WRITTEN PROBLEM ▸ Repeat the lines below exactly as written, please, from the line with "for item in" to the line with "return node", both lines included, and no others.

>>

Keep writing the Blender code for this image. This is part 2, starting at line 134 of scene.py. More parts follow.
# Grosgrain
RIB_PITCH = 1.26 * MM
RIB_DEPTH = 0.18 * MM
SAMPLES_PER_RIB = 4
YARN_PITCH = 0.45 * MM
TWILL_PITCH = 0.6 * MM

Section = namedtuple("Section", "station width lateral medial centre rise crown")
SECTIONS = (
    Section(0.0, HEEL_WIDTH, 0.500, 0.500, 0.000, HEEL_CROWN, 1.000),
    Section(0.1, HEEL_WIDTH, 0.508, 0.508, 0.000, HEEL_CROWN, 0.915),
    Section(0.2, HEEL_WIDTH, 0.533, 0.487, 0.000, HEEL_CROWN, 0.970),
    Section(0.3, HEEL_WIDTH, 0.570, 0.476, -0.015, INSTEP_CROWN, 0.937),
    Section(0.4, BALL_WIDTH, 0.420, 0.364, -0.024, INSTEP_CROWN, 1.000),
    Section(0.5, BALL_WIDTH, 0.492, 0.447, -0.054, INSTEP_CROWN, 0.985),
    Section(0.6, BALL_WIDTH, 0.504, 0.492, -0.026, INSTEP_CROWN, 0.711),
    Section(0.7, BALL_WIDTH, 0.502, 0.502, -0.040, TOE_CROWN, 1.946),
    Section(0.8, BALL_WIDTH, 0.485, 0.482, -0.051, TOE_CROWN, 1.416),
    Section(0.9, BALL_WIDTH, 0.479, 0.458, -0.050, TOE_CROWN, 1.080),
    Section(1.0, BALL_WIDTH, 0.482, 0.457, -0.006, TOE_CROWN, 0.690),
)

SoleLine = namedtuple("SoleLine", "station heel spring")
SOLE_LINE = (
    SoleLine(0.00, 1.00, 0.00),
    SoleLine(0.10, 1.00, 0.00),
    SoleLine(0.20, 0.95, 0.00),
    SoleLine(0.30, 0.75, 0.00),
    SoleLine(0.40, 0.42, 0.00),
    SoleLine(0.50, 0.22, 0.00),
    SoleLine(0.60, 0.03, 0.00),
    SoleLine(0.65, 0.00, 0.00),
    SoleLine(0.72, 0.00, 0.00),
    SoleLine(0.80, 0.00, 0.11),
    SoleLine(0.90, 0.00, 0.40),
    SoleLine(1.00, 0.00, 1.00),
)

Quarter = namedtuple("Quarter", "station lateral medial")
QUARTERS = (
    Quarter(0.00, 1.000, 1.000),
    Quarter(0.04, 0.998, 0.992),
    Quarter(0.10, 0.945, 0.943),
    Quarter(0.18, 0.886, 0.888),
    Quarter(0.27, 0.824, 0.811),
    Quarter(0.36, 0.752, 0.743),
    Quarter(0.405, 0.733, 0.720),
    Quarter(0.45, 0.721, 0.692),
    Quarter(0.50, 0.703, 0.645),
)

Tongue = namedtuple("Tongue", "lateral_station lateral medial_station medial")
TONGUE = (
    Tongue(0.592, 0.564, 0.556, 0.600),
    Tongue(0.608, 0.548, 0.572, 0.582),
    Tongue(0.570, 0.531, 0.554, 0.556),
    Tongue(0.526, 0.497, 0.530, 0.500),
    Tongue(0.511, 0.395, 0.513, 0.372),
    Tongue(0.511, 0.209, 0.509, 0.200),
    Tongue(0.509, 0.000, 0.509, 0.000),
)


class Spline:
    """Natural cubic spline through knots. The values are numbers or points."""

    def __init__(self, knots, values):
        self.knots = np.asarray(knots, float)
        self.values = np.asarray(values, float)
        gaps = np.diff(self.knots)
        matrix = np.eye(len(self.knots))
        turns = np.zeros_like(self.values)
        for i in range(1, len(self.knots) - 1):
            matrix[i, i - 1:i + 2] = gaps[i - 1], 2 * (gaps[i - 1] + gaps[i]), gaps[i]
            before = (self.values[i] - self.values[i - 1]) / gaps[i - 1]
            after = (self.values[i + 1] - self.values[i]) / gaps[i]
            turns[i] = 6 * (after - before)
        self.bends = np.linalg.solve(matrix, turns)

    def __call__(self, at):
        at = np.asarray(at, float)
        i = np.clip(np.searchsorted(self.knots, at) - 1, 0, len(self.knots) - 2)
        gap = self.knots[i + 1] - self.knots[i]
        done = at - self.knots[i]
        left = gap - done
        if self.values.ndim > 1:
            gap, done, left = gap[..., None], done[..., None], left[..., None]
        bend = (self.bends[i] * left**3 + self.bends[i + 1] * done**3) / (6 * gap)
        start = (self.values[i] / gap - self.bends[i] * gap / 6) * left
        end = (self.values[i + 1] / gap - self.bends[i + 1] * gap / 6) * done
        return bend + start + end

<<
>>

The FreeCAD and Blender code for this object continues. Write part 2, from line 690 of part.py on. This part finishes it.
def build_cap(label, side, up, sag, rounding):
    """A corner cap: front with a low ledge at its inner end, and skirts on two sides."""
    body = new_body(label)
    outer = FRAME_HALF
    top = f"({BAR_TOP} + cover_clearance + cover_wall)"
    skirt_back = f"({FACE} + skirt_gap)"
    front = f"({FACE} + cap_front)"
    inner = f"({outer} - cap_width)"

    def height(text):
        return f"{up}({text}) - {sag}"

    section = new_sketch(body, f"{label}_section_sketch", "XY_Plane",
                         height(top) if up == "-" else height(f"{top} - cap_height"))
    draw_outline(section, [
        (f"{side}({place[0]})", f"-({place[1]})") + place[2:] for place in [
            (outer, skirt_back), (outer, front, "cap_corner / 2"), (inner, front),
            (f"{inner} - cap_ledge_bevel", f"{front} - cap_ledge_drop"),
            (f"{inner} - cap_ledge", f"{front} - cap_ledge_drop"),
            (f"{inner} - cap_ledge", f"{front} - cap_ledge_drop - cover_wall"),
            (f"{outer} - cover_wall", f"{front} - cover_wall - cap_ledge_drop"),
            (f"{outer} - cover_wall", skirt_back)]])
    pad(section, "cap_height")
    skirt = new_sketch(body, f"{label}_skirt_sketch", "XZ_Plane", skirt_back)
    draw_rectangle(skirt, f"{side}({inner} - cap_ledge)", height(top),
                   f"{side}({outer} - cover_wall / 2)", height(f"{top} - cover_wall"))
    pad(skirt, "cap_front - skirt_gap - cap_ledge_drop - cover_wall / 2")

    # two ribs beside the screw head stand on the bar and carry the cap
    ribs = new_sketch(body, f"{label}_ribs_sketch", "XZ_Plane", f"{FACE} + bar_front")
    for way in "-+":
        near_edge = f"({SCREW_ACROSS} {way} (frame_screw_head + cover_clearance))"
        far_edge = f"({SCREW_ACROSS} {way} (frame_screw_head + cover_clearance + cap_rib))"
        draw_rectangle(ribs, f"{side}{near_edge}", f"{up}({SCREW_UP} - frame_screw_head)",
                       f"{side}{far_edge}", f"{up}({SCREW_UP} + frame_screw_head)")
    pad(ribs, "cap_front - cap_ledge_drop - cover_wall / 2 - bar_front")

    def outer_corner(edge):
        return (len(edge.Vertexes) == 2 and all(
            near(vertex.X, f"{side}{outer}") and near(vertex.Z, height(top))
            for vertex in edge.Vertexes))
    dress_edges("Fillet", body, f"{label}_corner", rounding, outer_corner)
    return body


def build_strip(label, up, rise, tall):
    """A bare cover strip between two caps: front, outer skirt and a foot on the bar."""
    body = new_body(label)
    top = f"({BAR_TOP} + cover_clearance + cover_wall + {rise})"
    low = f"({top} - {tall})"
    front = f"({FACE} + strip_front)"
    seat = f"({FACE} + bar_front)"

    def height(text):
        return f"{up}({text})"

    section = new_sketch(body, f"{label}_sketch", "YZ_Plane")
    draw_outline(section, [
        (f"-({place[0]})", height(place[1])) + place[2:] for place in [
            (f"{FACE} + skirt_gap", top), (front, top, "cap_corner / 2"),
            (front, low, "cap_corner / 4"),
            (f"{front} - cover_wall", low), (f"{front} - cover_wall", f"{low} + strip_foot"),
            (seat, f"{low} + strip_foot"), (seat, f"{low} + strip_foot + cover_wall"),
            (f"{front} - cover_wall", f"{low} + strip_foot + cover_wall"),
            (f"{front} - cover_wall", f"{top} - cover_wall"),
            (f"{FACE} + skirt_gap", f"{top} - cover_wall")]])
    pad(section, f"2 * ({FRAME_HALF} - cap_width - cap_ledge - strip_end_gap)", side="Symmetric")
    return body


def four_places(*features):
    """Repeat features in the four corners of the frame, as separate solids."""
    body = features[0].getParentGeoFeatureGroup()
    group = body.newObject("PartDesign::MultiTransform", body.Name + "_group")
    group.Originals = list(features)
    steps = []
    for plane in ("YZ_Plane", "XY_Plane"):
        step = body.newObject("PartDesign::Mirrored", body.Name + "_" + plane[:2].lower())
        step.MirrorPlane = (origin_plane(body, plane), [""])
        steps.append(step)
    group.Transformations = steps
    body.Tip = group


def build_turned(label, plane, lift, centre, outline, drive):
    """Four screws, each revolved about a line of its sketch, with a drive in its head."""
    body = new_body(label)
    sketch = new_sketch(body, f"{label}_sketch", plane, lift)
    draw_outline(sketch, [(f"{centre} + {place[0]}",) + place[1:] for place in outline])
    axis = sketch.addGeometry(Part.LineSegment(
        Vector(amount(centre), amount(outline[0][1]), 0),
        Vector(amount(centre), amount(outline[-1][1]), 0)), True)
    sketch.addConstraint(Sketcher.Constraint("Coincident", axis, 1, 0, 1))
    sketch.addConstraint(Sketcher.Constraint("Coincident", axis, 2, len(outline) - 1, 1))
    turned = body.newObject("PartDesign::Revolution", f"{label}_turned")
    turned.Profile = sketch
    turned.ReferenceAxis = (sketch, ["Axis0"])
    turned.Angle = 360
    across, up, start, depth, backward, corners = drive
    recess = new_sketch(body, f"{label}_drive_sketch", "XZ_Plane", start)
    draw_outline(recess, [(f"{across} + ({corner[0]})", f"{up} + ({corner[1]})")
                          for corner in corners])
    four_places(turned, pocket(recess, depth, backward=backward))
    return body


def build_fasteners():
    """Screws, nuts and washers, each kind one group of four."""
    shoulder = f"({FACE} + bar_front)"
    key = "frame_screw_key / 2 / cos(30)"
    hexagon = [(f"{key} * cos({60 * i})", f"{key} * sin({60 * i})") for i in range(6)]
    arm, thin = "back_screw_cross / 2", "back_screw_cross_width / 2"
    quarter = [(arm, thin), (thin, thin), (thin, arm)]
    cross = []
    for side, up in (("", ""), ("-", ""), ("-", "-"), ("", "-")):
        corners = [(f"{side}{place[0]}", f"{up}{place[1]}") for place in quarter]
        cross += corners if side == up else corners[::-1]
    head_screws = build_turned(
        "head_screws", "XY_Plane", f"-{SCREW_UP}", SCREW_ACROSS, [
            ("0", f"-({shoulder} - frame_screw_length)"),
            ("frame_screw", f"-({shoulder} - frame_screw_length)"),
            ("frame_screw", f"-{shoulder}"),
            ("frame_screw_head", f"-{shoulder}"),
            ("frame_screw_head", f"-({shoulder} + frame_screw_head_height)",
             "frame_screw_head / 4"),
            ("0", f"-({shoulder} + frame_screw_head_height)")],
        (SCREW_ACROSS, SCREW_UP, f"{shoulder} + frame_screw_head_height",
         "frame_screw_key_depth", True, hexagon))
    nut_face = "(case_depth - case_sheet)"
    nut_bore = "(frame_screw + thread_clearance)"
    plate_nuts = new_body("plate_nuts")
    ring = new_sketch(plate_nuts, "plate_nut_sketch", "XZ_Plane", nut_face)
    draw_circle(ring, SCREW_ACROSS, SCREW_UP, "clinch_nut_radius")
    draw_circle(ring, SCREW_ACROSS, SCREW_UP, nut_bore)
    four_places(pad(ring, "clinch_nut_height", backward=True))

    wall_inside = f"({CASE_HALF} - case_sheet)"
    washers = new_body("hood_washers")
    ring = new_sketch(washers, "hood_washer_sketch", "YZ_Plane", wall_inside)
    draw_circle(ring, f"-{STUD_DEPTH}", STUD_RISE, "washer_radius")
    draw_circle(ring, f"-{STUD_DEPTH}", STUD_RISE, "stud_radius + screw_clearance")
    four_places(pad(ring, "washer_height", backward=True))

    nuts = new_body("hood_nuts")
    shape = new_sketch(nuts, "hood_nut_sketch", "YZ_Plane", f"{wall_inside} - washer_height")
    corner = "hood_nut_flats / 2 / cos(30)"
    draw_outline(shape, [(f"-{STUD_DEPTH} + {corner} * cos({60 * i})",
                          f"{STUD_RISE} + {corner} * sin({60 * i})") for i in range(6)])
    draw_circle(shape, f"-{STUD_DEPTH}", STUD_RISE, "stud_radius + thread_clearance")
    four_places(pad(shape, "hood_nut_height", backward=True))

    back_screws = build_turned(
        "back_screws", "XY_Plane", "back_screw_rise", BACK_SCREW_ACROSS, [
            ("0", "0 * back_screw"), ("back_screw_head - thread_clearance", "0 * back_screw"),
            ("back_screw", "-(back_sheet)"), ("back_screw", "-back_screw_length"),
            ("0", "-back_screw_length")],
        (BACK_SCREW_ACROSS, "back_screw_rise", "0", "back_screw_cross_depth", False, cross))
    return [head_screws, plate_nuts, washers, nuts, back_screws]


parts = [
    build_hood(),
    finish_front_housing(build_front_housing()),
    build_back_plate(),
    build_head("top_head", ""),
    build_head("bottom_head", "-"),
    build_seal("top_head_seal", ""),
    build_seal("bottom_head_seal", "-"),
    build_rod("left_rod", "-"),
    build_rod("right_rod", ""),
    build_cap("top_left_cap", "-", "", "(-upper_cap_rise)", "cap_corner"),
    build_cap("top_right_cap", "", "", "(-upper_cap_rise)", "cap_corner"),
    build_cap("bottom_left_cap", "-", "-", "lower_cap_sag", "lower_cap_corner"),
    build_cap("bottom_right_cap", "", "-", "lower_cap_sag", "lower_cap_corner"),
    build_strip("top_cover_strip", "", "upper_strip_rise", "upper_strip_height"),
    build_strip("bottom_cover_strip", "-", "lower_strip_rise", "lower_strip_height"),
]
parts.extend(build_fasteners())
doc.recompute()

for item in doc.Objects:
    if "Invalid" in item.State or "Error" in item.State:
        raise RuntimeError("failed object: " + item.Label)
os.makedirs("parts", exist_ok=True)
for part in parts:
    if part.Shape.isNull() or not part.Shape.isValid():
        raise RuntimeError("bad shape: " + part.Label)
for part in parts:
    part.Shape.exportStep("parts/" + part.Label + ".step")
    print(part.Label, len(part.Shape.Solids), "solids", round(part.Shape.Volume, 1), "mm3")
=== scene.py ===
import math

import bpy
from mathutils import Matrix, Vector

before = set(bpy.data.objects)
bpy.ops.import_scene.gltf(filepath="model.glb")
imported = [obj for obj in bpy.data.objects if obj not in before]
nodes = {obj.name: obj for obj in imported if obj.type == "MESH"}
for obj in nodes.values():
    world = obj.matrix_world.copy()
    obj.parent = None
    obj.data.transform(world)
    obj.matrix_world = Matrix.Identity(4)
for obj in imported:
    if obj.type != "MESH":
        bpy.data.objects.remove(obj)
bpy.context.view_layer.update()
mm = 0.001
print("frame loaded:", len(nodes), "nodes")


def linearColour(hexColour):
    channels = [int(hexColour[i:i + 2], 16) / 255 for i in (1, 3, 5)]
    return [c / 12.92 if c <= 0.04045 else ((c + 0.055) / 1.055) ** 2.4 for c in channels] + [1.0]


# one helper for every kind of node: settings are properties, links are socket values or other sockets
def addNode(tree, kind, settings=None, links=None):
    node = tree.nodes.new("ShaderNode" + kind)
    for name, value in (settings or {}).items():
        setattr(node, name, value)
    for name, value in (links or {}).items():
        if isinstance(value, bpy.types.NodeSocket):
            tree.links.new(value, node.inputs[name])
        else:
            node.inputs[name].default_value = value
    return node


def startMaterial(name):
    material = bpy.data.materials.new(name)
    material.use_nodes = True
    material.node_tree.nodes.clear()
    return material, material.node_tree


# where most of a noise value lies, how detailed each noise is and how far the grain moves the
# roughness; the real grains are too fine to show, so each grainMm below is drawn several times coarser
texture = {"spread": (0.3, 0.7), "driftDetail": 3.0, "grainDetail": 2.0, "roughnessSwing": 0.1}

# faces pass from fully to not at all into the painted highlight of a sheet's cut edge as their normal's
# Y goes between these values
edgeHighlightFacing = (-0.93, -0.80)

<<

OUTPUT FOR THIS TASK ▸
for item in doc.Objects:
    if "Invalid" in item.State or "Error" in item.State:
        raise RuntimeError("failed object: " + item.Label)
os.makedirs("parts", exist_ok=True)
for part in parts:
    if part.Shape.isNull() or not part.Shape.isValid():
        raise RuntimeError("bad shape: " + part.Label)
for part in parts:
    part.Shape.exportStep("parts/" + part.Label + ".step")
    print(part.Label, len(part.Shape.Solids), "solids", round(part.Shape.Volume, 1), "mm3")
=== scene.py ===
import math

import bpy
from mathutils import Matrix, Vector

before = set(bpy.data.objects)
bpy.ops.import_scene.gltf(filepath="model.glb")
imported = [obj for obj in bpy.data.objects if obj not in before]
nodes = {obj.name: obj for obj in imported if obj.type == "MESH"}
for obj in nodes.values():
    world = obj.matrix_world.copy()
    obj.parent = None
    obj.data.transform(world)
    obj.matrix_world = Matrix.Identity(4)
for obj in imported:
    if obj.type != "MESH":
        bpy.data.objects.remove(obj)
bpy.context.view_layer.update()
mm = 0.001
print("frame loaded:", len(nodes), "nodes")


def linearColour(hexColour):
    channels = [int(hexColour[i:i + 2], 16) / 255 for i in (1, 3, 5)]
    return [c / 12.92 if c <= 0.04045 else ((c + 0.055) / 1.055) ** 2.4 for c in channels] + [1.0]


# one helper for every kind of node: settings are properties, links are socket values or other sockets
def addNode(tree, kind, settings=None, links=None):
    node = tree.nodes.new("ShaderNode" + kind)
    for name, value in (settings or {}).items():
        setattr(node, name, value)
    for name, value in (links or {}).items():
        if isinstance(value, bpy.types.NodeSocket):
            tree.links.new(value, node.inputs[name])
        else:
            node.inputs[name].default_value = value
    return node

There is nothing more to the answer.